Emptiness. Lack of control.

There’s the dream of which I only remember the ending. I have lit a cigarette lighter, and I’m inhaling the flame to burn away the rotten parts of me. My lungs are engulfed by the blaze. I have a desperate need to burn what is unworthy.

Self-loathing.

I saw my therapist yesterday, and we discussed the dreams. We talked more about the sexual healing I’ve been working on. She mentioned love.

“How far back do you have to go to an age when you know you were loved?”

“The cradle,” I replied.

She displayed no surprise, but I was. My answer was quick and certain, so we spent time imagining caring for a “baby me.” I held the baby close.

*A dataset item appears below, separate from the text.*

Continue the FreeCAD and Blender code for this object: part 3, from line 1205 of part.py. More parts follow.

I cooed to him. I rocked him. I cuddled him.

We went through the steps of changing a messy diaper, and I got to express love in all circumstances with a baby’s needs.

***

Healing is slow.

***

I cried today for the lost children in Connecticut. My heart aches now for them, but then my heart aches much of the time. I sent out a prayer to whatever it was that set this universe whirling, asking for healing and solace for their families and me.

A cousin’s death

My cousin died in a terrible car wreck today. More than likely, he’d been drinking. It’s very sad. The drinking and the death. He was not yet 50.

My mother said at the end of our conversation that she hoped her sister, my aunt, would take this opportunity to lay down the burden that her son was.

She actually said that.

I have a feeling that’s what I am to my mother. I’m a burden to be endured not a son to be loved.

Ending the death wish

It’s impossible to say when it began, but I can’t remember a time when I didn’t want to be dead. I called it different things at different times: not wanting to be here, wanting to disappear, wanting to be invisible, wanting to fly far away, and simply a death wish. There are many reasons for this desire for self-destruction. Chief among them is being gay.

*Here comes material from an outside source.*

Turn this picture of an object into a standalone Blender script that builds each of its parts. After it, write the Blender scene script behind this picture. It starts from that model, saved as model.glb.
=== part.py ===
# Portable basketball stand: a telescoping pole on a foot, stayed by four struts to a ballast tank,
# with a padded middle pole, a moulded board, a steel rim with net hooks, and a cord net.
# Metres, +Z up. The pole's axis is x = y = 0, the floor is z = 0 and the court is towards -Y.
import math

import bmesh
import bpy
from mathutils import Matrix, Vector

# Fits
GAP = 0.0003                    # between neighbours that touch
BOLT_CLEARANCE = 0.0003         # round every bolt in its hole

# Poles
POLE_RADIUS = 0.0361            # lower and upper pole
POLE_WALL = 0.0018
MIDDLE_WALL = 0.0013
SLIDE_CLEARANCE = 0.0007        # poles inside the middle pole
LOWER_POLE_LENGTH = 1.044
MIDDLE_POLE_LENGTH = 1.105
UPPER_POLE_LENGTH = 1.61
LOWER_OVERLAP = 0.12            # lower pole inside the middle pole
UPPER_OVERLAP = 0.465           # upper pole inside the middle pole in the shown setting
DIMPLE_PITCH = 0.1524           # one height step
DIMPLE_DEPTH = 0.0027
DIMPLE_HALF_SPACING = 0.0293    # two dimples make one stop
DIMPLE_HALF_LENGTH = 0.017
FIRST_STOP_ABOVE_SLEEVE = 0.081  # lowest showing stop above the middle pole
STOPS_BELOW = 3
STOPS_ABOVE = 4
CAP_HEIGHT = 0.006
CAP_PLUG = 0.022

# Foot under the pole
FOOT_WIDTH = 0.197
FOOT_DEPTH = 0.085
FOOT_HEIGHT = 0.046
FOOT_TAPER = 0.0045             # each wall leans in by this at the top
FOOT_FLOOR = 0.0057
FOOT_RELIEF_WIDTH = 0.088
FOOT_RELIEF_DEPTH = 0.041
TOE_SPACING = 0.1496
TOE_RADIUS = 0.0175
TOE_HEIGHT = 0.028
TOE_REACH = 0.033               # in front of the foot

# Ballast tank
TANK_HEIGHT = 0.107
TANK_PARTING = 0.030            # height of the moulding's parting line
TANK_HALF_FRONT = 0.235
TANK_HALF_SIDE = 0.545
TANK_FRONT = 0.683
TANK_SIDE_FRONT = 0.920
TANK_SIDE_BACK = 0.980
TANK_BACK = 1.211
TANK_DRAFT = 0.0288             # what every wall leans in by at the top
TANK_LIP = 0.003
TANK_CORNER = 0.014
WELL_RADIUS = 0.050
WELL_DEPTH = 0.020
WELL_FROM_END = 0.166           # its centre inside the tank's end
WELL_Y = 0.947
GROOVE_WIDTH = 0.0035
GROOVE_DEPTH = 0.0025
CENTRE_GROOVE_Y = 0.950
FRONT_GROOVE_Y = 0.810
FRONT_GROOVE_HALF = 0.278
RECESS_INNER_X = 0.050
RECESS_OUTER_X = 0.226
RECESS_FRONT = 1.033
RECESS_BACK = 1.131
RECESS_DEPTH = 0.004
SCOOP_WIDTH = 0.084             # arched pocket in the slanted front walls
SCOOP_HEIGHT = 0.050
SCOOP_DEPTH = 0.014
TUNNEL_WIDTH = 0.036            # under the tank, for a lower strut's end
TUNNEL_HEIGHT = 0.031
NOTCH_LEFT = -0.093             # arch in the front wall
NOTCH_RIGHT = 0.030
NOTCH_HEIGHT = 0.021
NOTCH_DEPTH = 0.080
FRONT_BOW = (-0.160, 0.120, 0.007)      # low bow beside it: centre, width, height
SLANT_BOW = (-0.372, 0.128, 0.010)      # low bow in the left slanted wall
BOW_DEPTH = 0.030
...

Growing up in a rabidly fundamentalist, evangelical Christian family, I had to endure hours of church each week. Many of the sermons centered around sin and how unworthy we all were, and that we were all hell bound just for being born. Being alive meant that we were doomed to an eternity of damnation and pain.

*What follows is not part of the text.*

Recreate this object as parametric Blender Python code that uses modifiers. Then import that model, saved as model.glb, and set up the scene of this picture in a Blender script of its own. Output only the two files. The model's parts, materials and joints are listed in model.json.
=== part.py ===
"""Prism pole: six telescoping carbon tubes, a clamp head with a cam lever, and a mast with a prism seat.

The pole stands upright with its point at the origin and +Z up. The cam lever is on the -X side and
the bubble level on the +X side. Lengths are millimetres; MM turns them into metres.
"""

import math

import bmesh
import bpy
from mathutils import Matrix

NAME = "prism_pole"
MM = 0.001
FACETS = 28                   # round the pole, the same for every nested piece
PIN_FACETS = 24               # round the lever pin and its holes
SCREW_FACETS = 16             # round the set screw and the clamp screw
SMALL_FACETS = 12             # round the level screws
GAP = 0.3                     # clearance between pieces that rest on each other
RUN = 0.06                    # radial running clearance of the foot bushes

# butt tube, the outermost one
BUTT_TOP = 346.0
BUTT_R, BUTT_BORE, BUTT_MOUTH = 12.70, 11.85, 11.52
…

There was a special place in hell reserved for homosexuals, and it was the worst possible spot. Life for gay, lesbian, bisexual, and transgendered individuals was rife with torment, and there was to be no respite in the afterlife. We were subhuman and deserving of ridicule and hate. Why should anyone be nice to us? We’re a plague on society’s morals, after all. We should simply kill ourselves and go to the hell where we belong.

I grew up thinking that. The self-loathing instilled in me is deep. It wants to harm me, and it makes me miserable.

I have recently gone through a period of dangerous, self-destructive behavior, and the simple explanation is that I want to be dead. When I look that desire in the face, I see a self-hatred that wants not just to die but also to suffer and waste away.

I am angry at myself for feeling this way. I am angry at the preachers I grew up hearing who railed against the sin of homosexuality. I am angry at a society that relegates me to second-class status.

I am angry at my parents who told me that I would be cast out of the house if I was gay.

I am sick and tired of wanting to die. I am done with believing that I deserve to suffer and die. I reject the self-hate implanted in me when I was too young to know any better.

As I’ve written before, I’m a recovered alcoholic, and I chose to work the 12 steps on this problem. I recognized it to begin with. I talked to another alcoholic about it and recognized my part in my self-destructive behavior. What may be most important, I got on my knees, told my higher power I was entirely willing to be free of my death wish, and asked for it to be removed.

I don’t know if it’s gone completely, but I have felt calmer the past several days after doing that. I have not engaged in risky behavior, and I don’t have immediate plans to do it again. Only time will tell if there has been a real change.

I’m simply tired of wanting to die. I’ve known for a long time that I have to rid myself of this torture. I want to live. I want to breathe. I want to eat. I want to play. I want to lose myself in the pages of a good book. I want to feel the ocean on my skin. I want to know what it feels like to love myself.